■ WHAT YOU NEED TO DO ■
Return every line of the material exactly.

***** DATASET SECTION *****

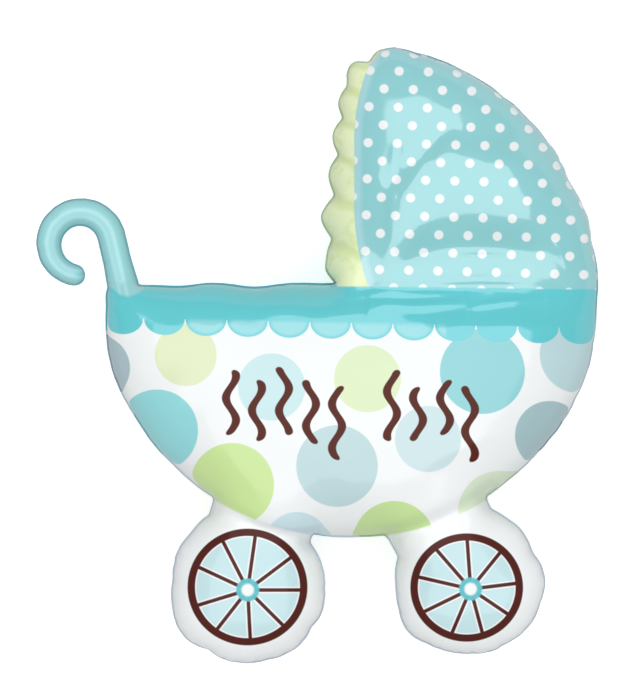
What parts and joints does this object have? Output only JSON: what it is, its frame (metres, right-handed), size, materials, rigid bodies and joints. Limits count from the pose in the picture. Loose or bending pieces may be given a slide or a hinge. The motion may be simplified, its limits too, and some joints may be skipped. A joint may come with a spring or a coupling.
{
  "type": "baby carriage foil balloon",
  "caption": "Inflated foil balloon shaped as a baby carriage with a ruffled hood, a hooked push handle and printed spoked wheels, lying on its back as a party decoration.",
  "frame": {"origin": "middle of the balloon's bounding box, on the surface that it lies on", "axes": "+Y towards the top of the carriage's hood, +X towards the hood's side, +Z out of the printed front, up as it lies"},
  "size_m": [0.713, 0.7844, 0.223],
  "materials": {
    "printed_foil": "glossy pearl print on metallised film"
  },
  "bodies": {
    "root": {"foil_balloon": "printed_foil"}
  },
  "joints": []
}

*****

■ WRITTEN ANSWER ■
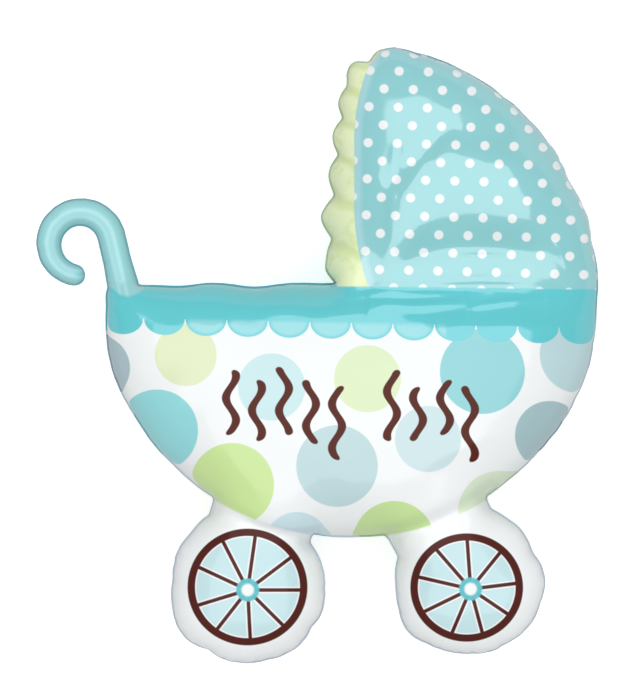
What parts and joints does this object have? Output only JSON: what it is, its frame (metres, right-handed), size, materials, rigid bodies and joints. Limits count from the pose in the picture. Loose or bending pieces may be given a slide or a hinge. The motion may be simplified, its limits too, and some joints may be skipped. A joint may come with a spring or a coupling.
{
  "type": "baby carriage foil balloon",
  "caption": "Inflated foil balloon shaped as a baby carriage with a ruffled hood, a hooked push handle and printed spoked wheels, lying on its back as a party decoration.",
  "frame": {"origin": "middle of the balloon's bounding box, on the surface that it lies on", "axes": "+Y towards the top of the carriage's hood, +X towards the hood's side, +Z out of the printed front, up as it lies"},
  "size_m": [0.713, 0.7844, 0.223],
  "materials": {
    "printed_foil": "glossy pearl print on metallised film"
  },
  "bodies": {
    "root": {"foil_balloon": "printed_foil"}
  },
  "joints": []
}